Her work included funding and staffing a health clinic, organising a youth and working men’s club, and a soup kitchen for the local unemployed population. As a result, she was elected guardian for the Vauxhall board of the Lambeth poor-law union and elected Poor Law Guardian in Lambeth.

In the early turn of the century, Charlotte Despard joined the Women’s Suffrage movement – first, the National Union of Women’s Suffrage Societies (NUWSS), and later the Women’s Social and Political Union (WSPU) founded by Emmeline Pankhurst.

In 1907, Charlotte Despard was imprisoned twice at Holloway Prison after protesting a meeting at the House of Commons. After this incident, several members of the WSPU started questioning the leadership of the organisation and as a result, Despard alongside seventy other members left and formed the Women’s Freedom League.

The WFL was a pacifist organisation, willing to break the law where several members were imprisoned for demonstrations or evading taxes, but refused the violence, vandalism, and arson campaigns of WSPU.
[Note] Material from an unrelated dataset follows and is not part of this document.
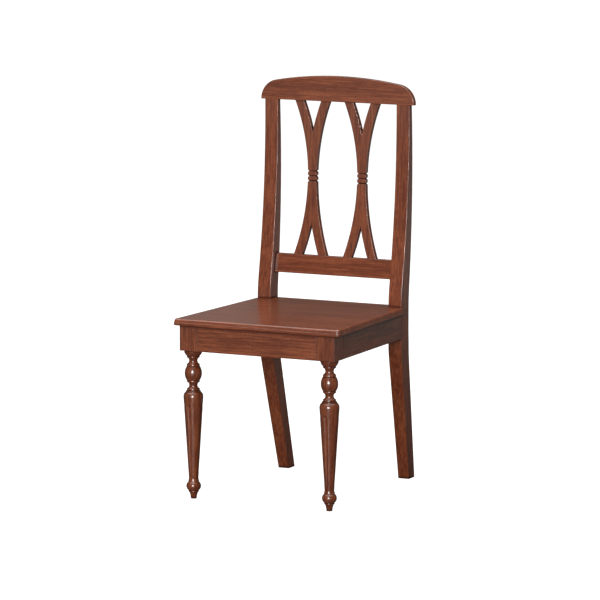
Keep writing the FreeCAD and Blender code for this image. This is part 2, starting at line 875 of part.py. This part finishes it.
def build():
    nodes = {}
    leg = front_leg()
    nodes["front_leg_right"] = leg
    nodes["front_leg_left"] = mirrored(leg)
    post = back_post()
    nodes["back_post_right"] = post
    nodes["back_post_left"] = mirrored(post)
    nodes["seat_board"] = seat_board()
    front_limit = leg_y - half_block + apron_thickness
    nodes["front_apron"] = screwed(front_apron(), lambda tip: tip.y < front_limit)
    nodes["rear_apron"] = screwed(rear_apron(), lambda tip: tip.y > rear_apron_y())
    apron = side_apron()
    inner_limit = leg_x - half_block
    apron = screwed(apron, lambda tip: tip.x > inner_limit and front_limit < tip.y < rear_apron_y())
    nodes["side_apron_right"] = apron
    nodes["side_apron_left"] = mirrored(apron)
    for name, plan in zip(("front", "rear"), corner_blocks_plan()):
        block = corner_block(plan)
        nodes["corner_block_" + name + "_right"] = block
        nodes["corner_block_" + name + "_left"] = mirrored(block)
    nodes["crest_rail"] = crest_rail()
    nodes["lower_back_rail"] = lower_back_rail()
    nodes["splat_left"] = splat(-1)
    nodes["splat_right"] = splat(1)
    nodes["front_apron_dowels"] = dowel_group(front_apron_joint())
    nodes["side_apron_dowels"] = dowel_group(side_apron_joints())
    nodes["rear_apron_dowels"] = dowel_group(rear_apron_joint())
    nodes["lower_rail_dowels"] = dowel_group(rail_joint())
    nodes["crest_dowels"] = dowel_group(crest_joint())
    nodes["corner_block_screws"] = Part.makeCompound([screw(*place) for place in frame_screw_places()])
    nodes["seat_screws"] = Part.makeCompound([screw(*place) for place in seat_screw_places()])
    return nodes


os.makedirs("parts", exist_ok=True)
for node, shape in build().items():
    shape.exportStep("parts/" + node + ".step")
    print(node, "solids", len(shape.Solids), "valid", shape.isValid(), "volume", round(shape.Volume))
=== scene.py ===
import math

import bmesh
import bpy
from bpy.props import FloatProperty, FloatVectorProperty, PointerProperty
from bpy.types import Operator, Panel, PropertyGroup
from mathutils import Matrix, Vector

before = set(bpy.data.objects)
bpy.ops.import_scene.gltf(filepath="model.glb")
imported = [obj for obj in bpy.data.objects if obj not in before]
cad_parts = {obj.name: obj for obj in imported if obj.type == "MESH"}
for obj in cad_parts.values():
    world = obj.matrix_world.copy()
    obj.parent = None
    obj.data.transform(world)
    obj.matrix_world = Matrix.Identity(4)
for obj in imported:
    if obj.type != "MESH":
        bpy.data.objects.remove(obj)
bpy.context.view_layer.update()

bl_info = {
    "name": "Dining Chair Finish",
    "version": (1, 0, 0),
    "blender": (4, 5, 0),
    "location": "View3D > Sidebar > Chair",
    "description": "Finishes the lacquered dining chair and sets its studio",
    "category": "Object",
}

MM = 0.001

# Which way the grain runs in each part of the chair
GRAIN_UP = ("front_leg_left", "front_leg_right", "back_post_left", "back_post_right")
SPLATS = ("splat_left", "splat_right")
GRAIN_ACROSS = ("front_apron", "rear_apron")
GRAIN_BACK = ("side_apron_left", "side_apron_right")
CORNER_BLOCKS = ("corner_block_front_left", "corner_block_front_right",
                 "corner_block_rear_left", "corner_block_rear_right")
DOWELS = ("front_apron_dowels", "side_apron_dowels", "rear_apron_dowels",
          "lower_rail_dowels", "crest_dowels")
SCREWS = ("corner_block_screws", "seat_screws")

QUARTER = math.pi / 2
TURN_UP = (0.0, QUARTER, 0.0)
TURN_ACROSS = (0.0, 0.0, 0.0)
TURN_BACK = (0.0, 0.0, QUARTER)

# Cells per metre along and across the grain, for each layer of its figure
BANDS = (1.8, 42.0)
STREAKS = (10.0, 250.0)
FIBRES = (45.0, 900.0)
VESSELS = (95.0, 1500.0)

# How far a crevice is felt, and the openness at which its painted shade begins and is darkest
CREVICE_REACH = 8 * MM
CREVICE_OPENNESS = (0.94, 0.7)

# Where an arris is lightened, as worn stain and painted highlight: how far its normal turns, as a cosine, and
# how open it has to lie
ARRIS_TURN = (0.995, 0.86)
ARRIS_OPENNESS = (0.8, 0.98)

# The tones of the grain at which the dark, the main and the light stain lie
STAIN_TONES = (0.12, 0.5, 0.88)

# Where each light hangs: azimuth and elevation in degrees, distance in metres
LIGHT_PLACES = {
    "Front softbox": (14.0, 10.0, 12.0),
    "Back softbox": (217.5, 7.0, 4.0),
    "Rear fill": (178.0, 62.0, 5.0),
    "Top softbox": (-35.0, 85.0, 6.0),
}

# How far the floor's change of tone reaches, from the painted shadow round the chair outwards, and the share
# of the way in where the middle tone lies
FLOOR_REACH = 7.0
FLOOR_MIDDLE = 0.6


def colour_property(name, description, default):
    return FloatVectorProperty(name=name, description=description, default=default,
                               subtype="COLOR", min=0.0, max=1.0, size=3)


def share_property(name, description, default):
    return FloatProperty(name=name, description=description, default=default,
                         subtype="FACTOR", min=0.0, max=1.0)


def length_property(name, description, default, least=0.1):
    return FloatProperty(name=name, description=description, default=default,
                         subtype="DISTANCE", unit="LENGTH", min=least)


def angle_property(name, description, degrees):
    return FloatProperty(name=name, description=description, default=math.radians(degrees),
                         subtype="ANGLE", unit="ROTATION")


def power_property(name, description, default):
    return FloatProperty(name=name, description=description, default=default, unit="POWER", min=0.0)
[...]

The WFL grew rapidly and soon had a membership list of over 4,000 people within sixty branches in Britain. Thereafter, the WFL started its own newspaper whereby Charlotte’s talented writing background put her as main producer.

As a pacifist, Charlotte Despard did not become involved in the British Army’s recruitment campaigns during World War I. Once the war was over and the Qualification of Women Act was passed in 1918, Despard stood as the Labour Party candidate in Battersea but lost when the post-war euphoria clashed with Charlotte’s pacifist, anti-war sentiment.

Today, Charlotte’s inspiring work and political activism takes centre stage in the Nine Elms on the Southbank PROCESSIONS project. Her remarkable impact and legacy lead to two streets named in her honour: one in Battersea and another in Archway (nearby Holloway prison where she was detained). In addition, Charlotte Despard features on the newly unveiled plinth of the statue of the Millicent Fawcett in Parliament Square, London.